Overview
The Coca-Cola and Santa theory argues that the company did more than advertise with Santa Claus. It effectively branded Christmas itself by stabilizing one of the most recognizable modern images of Santa and tying that figure to buying, indulgence, reward, and seasonal repetition.
The theory does not usually claim that Coca-Cola invented Santa from nothing. Instead, it claims the company achieved something more subtle and more powerful: it took an already existing figure and made its own version culturally dominant enough to shape spending behavior at scale.
Historical Context
Coca-Cola used Santa Claus in advertising before the famous Haddon Sundblom paintings of the 1930s, but the 1931 campaign became especially influential. Sundblom’s Santa was warm, grandfatherly, red-clad, physically human, and repeatedly inserted into magazine ads, store displays, calendars, posters, and other commercial formats. Over time, that image became closely identified with Christmas in popular consumer culture.

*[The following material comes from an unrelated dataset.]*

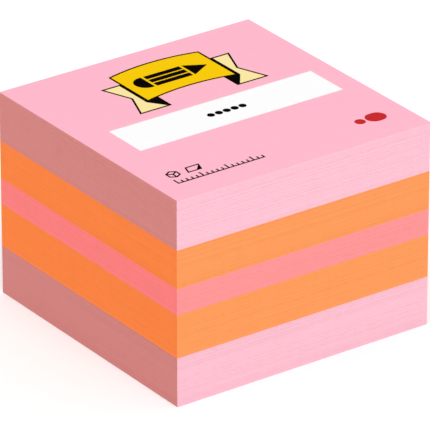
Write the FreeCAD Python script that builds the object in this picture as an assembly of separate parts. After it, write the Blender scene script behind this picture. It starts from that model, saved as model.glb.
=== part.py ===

Because the campaign was so successful and so long-lived, later critics and theorists treated it as proof that holiday tradition could be redesigned through advertising. The concern was not only visual. It was behavioral: if a corporation could shape the emotional face of Christmas, it might also shape the consumer reflexes attached to it.
Core Claim
The theory usually includes several related claims:
The Company Standardized Santa
A fluid folk and literary figure was given a dominant mass-market form that audiences came to recognize as the default Santa.
The New Santa Was Commercially Calibrated
His warmth, abundance, friendliness, and red-and-white coloring made him especially useful for retail and branded repetition.
Christmas Imagery Became a Spending Trigger
By repeatedly pairing festive warmth with product visibility and purchase rhythms, the campaign is said to have helped condition consumer behavior.
Ownership Was Cultural Rather Than Legal
The theory rarely claims Coca-Cola literally owned Santa in a legal sense. It claims the company came to function as the owner of the holiday image in mass culture.
Why the Theory Spread
Several things made the theory compelling:
Ubiquity
The advertisements were highly visible over decades and appeared across multiple media and public spaces.
Emotional Familiarity
Santa was already a trusted figure, making him an unusually powerful carrier of commercial suggestion.
Repetition
Seasonal recurrence allowed the same emotional-commercial pairing to be reinforced every year.
Visual Simplification
A standardized look made it easier for the company’s version of Christmas to travel and stick.
Historical Anchor and Theory Extension
The historical anchor is Coca-Cola’s real and influential use of Santa imagery, especially from 1931 onward. The conspiratorial extension claims the company effectively took control of Christmas iconography and converted it into a reliable mechanism of consumer activation.
Legacy
The Coca-Cola and Santa theory remains one of the most durable corporate-myth theories because it rests on a visible truth: advertising did help shape modern Santa imagery. The disputed point is how far that shaping power extended—from illustration into mass emotional programming.